Entries with parts and joints:
────────────────────

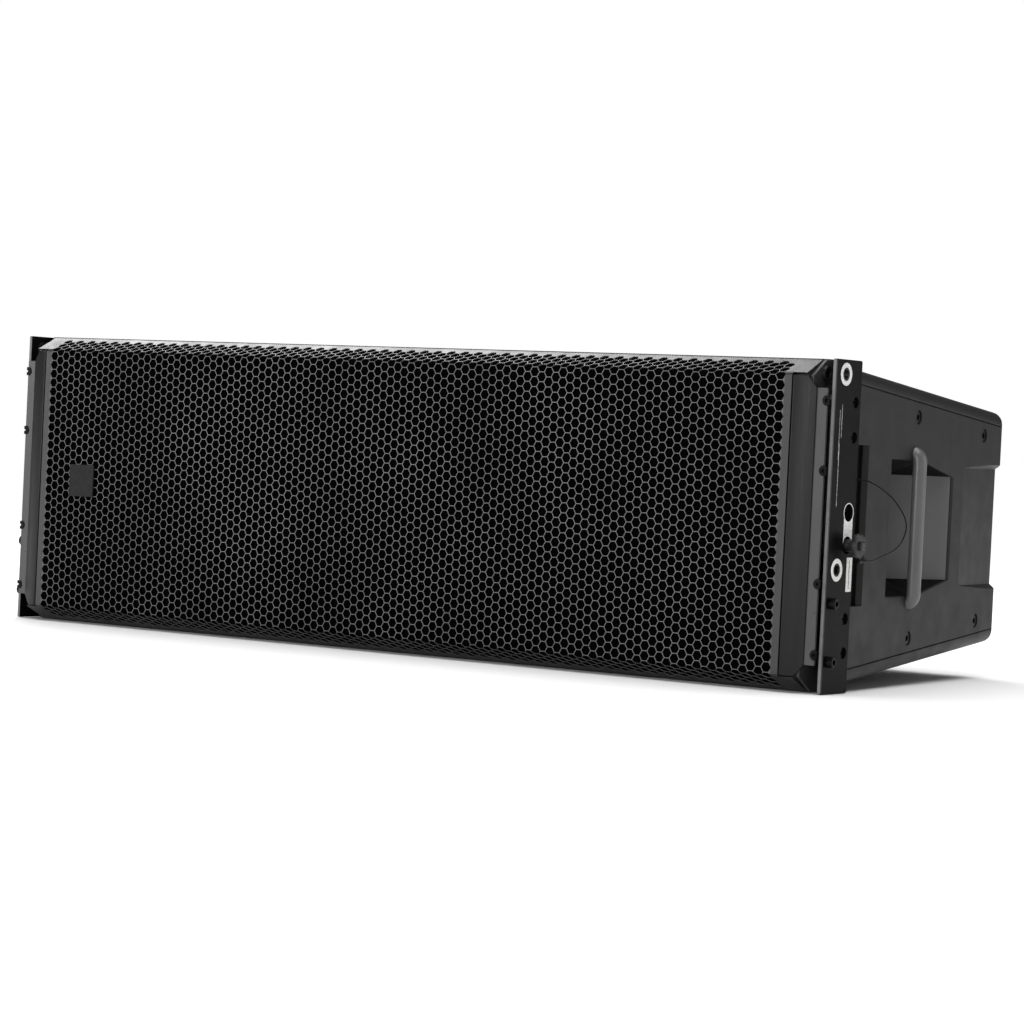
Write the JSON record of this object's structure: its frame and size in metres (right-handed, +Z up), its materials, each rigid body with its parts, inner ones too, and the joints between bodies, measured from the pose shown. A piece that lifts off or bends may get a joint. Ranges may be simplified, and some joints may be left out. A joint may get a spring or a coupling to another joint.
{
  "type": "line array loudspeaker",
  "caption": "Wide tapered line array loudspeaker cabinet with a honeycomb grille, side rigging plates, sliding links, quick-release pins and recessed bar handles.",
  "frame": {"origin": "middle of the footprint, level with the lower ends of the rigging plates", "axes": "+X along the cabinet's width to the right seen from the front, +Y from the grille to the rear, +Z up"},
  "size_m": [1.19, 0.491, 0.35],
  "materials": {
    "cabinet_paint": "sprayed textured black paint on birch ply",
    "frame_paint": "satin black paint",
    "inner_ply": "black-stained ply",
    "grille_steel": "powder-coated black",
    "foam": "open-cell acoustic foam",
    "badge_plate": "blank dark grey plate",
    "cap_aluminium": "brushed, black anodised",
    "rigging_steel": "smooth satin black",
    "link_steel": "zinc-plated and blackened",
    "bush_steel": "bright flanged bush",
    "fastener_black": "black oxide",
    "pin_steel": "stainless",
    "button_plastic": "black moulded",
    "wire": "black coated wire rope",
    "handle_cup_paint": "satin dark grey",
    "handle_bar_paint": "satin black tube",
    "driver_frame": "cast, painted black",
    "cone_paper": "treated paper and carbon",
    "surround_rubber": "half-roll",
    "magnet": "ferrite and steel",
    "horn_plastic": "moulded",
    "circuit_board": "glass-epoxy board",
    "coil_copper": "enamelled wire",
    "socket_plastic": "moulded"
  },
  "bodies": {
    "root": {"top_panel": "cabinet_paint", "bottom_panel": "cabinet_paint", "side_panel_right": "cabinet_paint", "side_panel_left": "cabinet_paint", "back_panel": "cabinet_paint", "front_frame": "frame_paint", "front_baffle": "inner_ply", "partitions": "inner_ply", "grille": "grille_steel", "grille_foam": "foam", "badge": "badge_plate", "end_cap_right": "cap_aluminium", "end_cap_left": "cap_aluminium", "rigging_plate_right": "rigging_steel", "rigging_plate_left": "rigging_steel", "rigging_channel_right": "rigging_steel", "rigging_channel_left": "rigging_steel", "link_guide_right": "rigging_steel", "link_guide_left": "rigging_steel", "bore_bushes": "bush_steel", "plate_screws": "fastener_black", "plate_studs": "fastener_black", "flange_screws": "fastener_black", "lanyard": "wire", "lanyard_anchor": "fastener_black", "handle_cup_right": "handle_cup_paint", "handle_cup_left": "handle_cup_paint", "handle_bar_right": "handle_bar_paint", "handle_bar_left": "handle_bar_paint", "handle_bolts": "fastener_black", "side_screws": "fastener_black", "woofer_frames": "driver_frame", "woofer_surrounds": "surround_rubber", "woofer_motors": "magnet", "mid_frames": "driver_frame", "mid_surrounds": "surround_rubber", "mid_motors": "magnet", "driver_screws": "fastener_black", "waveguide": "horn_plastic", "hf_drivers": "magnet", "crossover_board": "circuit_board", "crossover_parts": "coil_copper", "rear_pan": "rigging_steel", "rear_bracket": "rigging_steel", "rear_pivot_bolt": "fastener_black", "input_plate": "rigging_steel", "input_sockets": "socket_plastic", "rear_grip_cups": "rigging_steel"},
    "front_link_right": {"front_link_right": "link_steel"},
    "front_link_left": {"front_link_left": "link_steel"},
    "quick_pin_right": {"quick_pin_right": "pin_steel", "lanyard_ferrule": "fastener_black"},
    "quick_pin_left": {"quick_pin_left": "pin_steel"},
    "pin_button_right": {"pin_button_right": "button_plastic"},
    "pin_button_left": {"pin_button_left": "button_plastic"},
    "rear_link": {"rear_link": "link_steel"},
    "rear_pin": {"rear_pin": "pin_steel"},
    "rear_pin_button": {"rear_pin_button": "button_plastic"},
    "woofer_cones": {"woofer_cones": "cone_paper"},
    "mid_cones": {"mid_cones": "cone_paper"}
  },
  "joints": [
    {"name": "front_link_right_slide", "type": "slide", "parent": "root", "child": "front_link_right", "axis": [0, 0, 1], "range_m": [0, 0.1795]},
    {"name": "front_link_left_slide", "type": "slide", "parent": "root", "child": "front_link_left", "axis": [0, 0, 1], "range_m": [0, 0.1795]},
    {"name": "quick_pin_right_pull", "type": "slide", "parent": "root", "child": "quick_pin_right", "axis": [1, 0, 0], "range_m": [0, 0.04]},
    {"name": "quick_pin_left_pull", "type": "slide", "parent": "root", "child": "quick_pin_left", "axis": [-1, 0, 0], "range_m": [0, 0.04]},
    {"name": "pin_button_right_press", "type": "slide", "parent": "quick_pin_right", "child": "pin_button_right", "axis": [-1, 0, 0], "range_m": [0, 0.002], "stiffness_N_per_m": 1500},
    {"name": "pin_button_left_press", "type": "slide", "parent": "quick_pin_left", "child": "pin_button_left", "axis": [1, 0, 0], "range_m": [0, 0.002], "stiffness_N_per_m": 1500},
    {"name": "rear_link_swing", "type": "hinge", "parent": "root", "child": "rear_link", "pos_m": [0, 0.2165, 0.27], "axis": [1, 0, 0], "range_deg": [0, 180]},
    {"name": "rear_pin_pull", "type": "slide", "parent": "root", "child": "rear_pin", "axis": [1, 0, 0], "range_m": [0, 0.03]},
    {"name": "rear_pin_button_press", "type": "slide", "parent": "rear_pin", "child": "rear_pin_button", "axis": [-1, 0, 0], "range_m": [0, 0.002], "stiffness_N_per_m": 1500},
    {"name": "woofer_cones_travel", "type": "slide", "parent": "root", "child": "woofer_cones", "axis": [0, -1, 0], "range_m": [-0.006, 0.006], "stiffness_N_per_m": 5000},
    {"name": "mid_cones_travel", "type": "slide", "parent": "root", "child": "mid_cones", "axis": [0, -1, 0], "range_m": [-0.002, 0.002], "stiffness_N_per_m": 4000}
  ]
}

────────────────────

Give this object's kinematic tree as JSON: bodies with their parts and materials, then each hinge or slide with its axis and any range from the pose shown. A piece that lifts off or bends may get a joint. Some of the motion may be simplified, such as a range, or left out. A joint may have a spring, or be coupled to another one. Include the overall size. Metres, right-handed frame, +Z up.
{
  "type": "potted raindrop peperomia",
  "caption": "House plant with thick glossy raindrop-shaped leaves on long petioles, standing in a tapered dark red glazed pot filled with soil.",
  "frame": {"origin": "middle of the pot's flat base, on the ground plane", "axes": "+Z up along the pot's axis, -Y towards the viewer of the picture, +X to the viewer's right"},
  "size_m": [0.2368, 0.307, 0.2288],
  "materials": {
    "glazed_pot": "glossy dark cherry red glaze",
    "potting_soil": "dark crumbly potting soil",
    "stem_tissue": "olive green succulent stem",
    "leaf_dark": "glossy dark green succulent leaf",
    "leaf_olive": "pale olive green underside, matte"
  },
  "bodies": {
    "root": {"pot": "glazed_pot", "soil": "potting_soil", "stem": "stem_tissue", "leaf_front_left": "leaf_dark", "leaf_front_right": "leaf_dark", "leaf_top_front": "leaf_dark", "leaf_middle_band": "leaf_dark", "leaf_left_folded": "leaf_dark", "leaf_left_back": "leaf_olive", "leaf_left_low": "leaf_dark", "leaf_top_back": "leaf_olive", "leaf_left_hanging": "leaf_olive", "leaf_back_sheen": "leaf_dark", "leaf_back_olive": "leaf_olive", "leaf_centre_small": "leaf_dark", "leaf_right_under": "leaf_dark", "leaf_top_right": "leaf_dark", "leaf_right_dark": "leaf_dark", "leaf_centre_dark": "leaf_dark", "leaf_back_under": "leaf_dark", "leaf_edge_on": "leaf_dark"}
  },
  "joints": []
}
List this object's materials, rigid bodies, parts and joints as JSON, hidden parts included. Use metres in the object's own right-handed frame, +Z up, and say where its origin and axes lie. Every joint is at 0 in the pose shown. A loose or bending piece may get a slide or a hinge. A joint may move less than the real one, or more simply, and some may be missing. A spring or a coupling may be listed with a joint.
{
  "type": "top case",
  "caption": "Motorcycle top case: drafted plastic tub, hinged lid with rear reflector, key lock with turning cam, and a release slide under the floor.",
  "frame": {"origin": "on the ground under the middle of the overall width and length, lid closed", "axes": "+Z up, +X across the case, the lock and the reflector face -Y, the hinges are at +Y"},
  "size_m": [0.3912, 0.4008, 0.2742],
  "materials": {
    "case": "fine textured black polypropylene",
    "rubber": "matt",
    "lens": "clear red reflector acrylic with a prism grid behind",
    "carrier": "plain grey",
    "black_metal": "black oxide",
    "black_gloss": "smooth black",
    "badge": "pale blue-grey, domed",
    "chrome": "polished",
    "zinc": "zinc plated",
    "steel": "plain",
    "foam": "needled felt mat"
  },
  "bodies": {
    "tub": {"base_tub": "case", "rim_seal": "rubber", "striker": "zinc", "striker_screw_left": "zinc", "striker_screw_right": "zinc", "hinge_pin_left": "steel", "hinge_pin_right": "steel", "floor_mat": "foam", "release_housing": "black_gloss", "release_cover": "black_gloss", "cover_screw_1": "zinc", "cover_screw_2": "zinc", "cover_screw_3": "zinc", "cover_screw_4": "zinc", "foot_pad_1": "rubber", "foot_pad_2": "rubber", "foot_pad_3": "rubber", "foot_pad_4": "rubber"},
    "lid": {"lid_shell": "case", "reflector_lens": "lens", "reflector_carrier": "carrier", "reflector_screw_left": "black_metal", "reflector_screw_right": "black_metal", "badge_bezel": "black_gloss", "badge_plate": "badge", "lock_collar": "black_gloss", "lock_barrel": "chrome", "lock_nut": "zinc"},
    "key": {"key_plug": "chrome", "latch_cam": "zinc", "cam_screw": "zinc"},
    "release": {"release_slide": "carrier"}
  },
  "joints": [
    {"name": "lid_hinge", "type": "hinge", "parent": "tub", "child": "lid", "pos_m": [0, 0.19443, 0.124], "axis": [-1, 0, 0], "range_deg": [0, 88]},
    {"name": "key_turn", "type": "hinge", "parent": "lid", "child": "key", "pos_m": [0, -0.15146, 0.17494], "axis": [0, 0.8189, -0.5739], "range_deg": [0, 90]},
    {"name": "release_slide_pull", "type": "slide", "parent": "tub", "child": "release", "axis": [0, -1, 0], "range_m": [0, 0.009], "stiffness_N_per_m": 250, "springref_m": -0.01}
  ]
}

────────────────────

Given instruction:
Identify and copy lines that hold the string "overall".

Answer for the task:
Give this object's kinematic tree as JSON: bodies with their parts and materials, then each hinge or slide with its axis and any range from the pose shown. A piece that lifts off or bends may get a joint. Some of the motion may be simplified, such as a range, or left out. A joint may have a spring, or be coupled to another one. Include the overall size. Metres, right-handed frame, +Z up.
  "frame": {"origin": "on the ground under the middle of the overall width and length, lid closed", "axes": "+Z up, +X across the case, the lock and the reflector face -Y, the hinges are at +Y"},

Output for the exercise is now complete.